Quelle est la situation de santé des habitants de Seine-Saint-Denis ?
Elle est plus dégradée qu’ailleurs en Île-de-France. Les hommes, par exemple, y vivent en moyenne trois ans de moins que dans les Hauts-de-Seine. Bien que nous soyons le département le plus jeune de France métropolitaine, nous sommes particulièrement confrontés à la perte d’autonomie chez les personnes âgées. La Seine-Saint-Denis présente en outre les taux de diabète et de maladies respiratoires chroniques les plus importants de la région. Et les établissements et professionnels de santé nous remontent aujourd’hui d’inquiétants reports de soins et des retards dans la prise en charge de ces maladies chroniques : cancers, santé mentale, etc.
La crise sanitaire a-t-elle aggravé les inégalités sociales et territoriales ?
Nous avons en Seine-Saint-Denis une sur-représentation de métiers en « première ligne » et de logements plus densément peuplés. La surmortalité dans le département, qui pendant le premier confinement a bondi de près de 130% – deux fois plus que dans les Yvelines –, a révélé aux yeux du grand public que les inégalités sociales de santé non seulement existent, mais tuent. Tant que nous ne ferons pas de la lutte contre les inégalités sociales de santé une priorité sur le plan national, elles se reproduiront.
Le département manque-t-il de personnels soignants ?
Bien que territoire urbain, la Seine-Saint-Denis peut être considérée à maints égards comme un désert médical, avec une densité moyenne de généralistes et spécialistes inférieure de 30% à la moyenne nationale.
Une densité de généralistes et spécialistes
inférieure de 30% à la moyenne nationale.
Le secteur hospitalier n’est pas épargné, avec des spécialités particulièrement sinistrées comme la pédiatrie, la gynécologie ou la psychiatrie.
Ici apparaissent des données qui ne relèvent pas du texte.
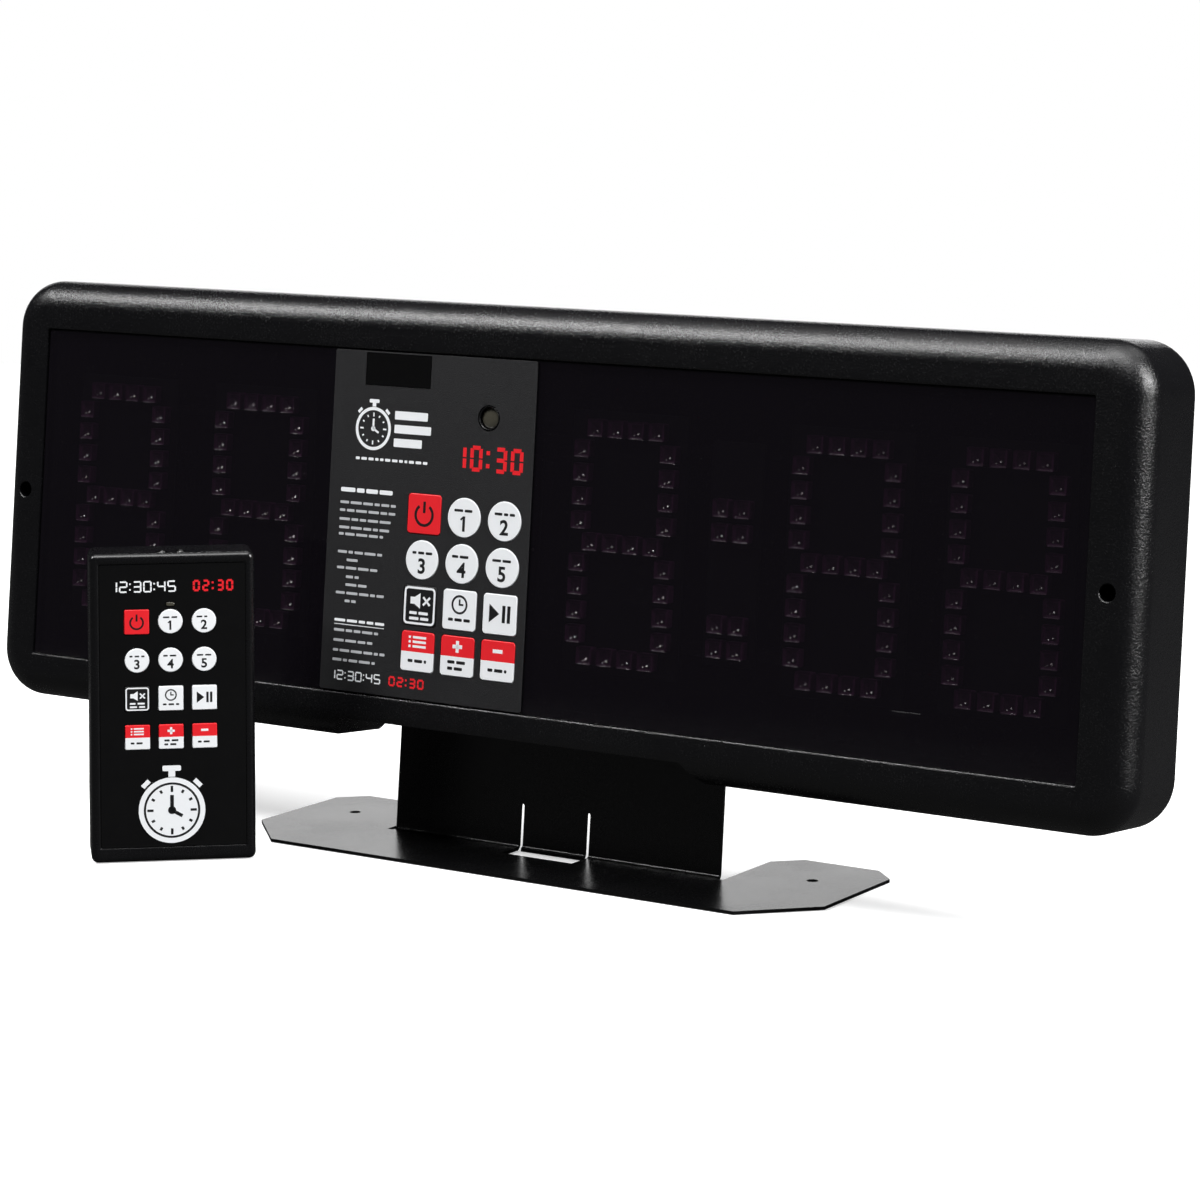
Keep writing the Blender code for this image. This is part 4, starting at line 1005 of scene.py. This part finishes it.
class TIMER_OT_window(TimerOperator, bpy.types.Operator):
    """Polished tinted window, open behind the keypad strip"""

    bl_idname = "timer.window"
    bl_label = "Display Window"

    def make(self, scene):
        display = scene.timer_display
        front, back = WINDOW_LOW.y, WINDOW_HIGH.y
        window = block("display_window", MM, 6)
        soften(window, rim_at(window, front), display.window_bevel, 1)
        for vertex in window.verts:
            if abs(vertex.co.y - front - display.window_bevel) < 0.02 * MM:
                vertex.co.y = front + display.bevel_depth
        left, right, bottom, top = window_opening()
        opening = plate(right - left, top - bottom, 0, ((left + right) / 2, (bottom + top) / 2))
        window = cut(window, deep(opening, front - PAST, back + PAST))
        stand_in("display_window", window, ["acrylic"])


def led_centres(node):
    """Where the CAD board's LEDs stand, as (across, up)."""
    points = points_of(node, HEAD)
    front = BOX_OF[node][0].y
    found = set()
    for face in NODES[node].data.polygons:
        corners = [points[i] for i in face.vertices]
        if max(corner.y for corner in corners) > front + 0.1 * MM:
            continue
        pairs = [(corners[i - 1], corners[i]) for i in range(len(corners))]
        first, second = max(pairs, key=lambda pair: (pair[0] - pair[1]).length)
        found.add((round((first.x + second.x) / 2, 5), round((first.z + second.z) / 2, 5)))
    return sorted(found)


def led_mesh(display, depth):
    """One LED body: a rim round a sunk cup, and two tilted contact pads near the cup's lower side."""
    width, cup_depth = display.led_width, display.led_cup
    body = deep(plate(width, width, 0.5 * MM, segments=1), 0, depth)
    front = [face for face in body.faces if face.normal.y < -0.9]
    bmesh.ops.inset_region(body, faces=front, thickness=display.led_rim, use_even_offset=True)
    cup = [face for face in body.faces if face.normal.y < -0.9 and face.calc_area() > (width / 2) ** 2]
    corners = {vertex for face in cup for vertex in face.verts}
    bmesh.ops.translate(body, verts=list(corners), vec=(0, cup_depth, 0))
    bmesh.ops.scale(body, verts=list(corners), vec=(0.86, 1, 0.86))
    for face in cup:
        face.material_index = 1
    pads = []
    for side in (-1, 1):
        pad = bmesh.new()
        bmesh.ops.create_cube(pad, size=(1.2 + 0.3 * side) * display.led_pad)
        moved(turned(pad, -32, "X"), side * MM, cup_depth, -display.led_pad_drop + side * 0.35 * MM)
        for face in pad.faces:
            face.material_index = 2
        pads.append(pad)
    return plain_mesh(merged(body, *pads), "led")


class TIMER_OT_digits(TimerOperator, bpy.types.Operator):
    """Five seven-segment digits and a colon, each a board of square LEDs"""

    bl_idname = "timer.digits"
    bl_label = "LED Digits"

    def make(self, scene):
        display = scene.timer_display
        for node in ("digit_1", "digit_2", "digit_3", "digit_4", "digit_5", "colon"):
            low, high = BOX_OF[node]
            board_front = high.y - display.board
            led = led_mesh(display, board_front - low.y - 0.05 * MM)
            board = block(node, front=board_front)
            soften(board, sharp_edges(board), 0.2 * MM, 1)
            for face in board.faces:
                face.material_index = 3
            for x, z in led_centres(node):
                move = Matrix.Translation((x, low.y, z))
                led.transform(move)
                board.from_mesh(led)
                led.transform(move.inverted())
            bpy.data.meshes.remove(led)
            stand_in(node, board, ["led", "cup", "pad", "black"])


def key_outline(name, width, corner, centre=(0.0, 0.0)):
    """A key's flat outline: the presets are round."""
    return disc(width / 2, centre) if name.startswith("preset") else plate(width, width, corner, centre)


def key_blank(name, node, sizes, corner):
    """A key: a cap with a soft front edge and a wider lip behind."""
    (low, high), centre = BOX_OF[node], middle(node)
    width, neck = high.x - low.x - 2 * sizes.lip, neck_of(node)
    cap = deep(key_outline(name, width, corner), low.y, neck + 0.3 * MM)
    soften(cap, rim_at(cap, low.y), sizes.edge)
    wide = key_outline(name, width + 2 * sizes.lip, corner + sizes.lip)
    return moved(joined(cap, deep(wide, neck, high.y)), centre.x, 0, centre.z)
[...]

Face à un déclin de la démographie médicale qui concernera tout le territoire français dans les prochaines années, il faut une politique plus volontariste de l’État, avec des mesures fortes d’attractivité et d’organisation des soins primaires.
Quelles sont les principales actions du département en matière de santé ?
Nous nous efforçons de compenser où nous le pouvons ce déficit d’offre de soins. Tout d’abord en entretenant notre propre offre, notamment à travers un réseau particulièrement dense de 112 centres de protection maternelle et infantile (PMI). Nous allons également à la rencontre des habitants éloignés des parcours de soins. En 2020, un bus buccodentaire a prodigué des soins à 2 000 écoliers. En mars 2021 un autre bus est parti faire de l’information et de la vaccination contre la Covid-19. Et puisque la santé de demain se construira avec les patients, nous avons créé en 2020 l’Académie populaire de la santé, dispositif unique pour un département, qui vise à faire des citoyens des ambassadeurs de santé auprès de leur entourage.
L’articulation État-collectivités doit-elle être repensée ?
L’organisation de l’offre de soins est du ressort de l’État et doit à mon sens le rester. Mais au-delà du seul soin, je crois que notre pays doit enfin prendre à bras le corps la question de la prévention, pour la sortir des incantations et la traduire en politiques publiques structurantes, à la croisée du social et de la santé. Le département, en tant que chef de file de l’action sociale, en sera nécessairement un rouage important.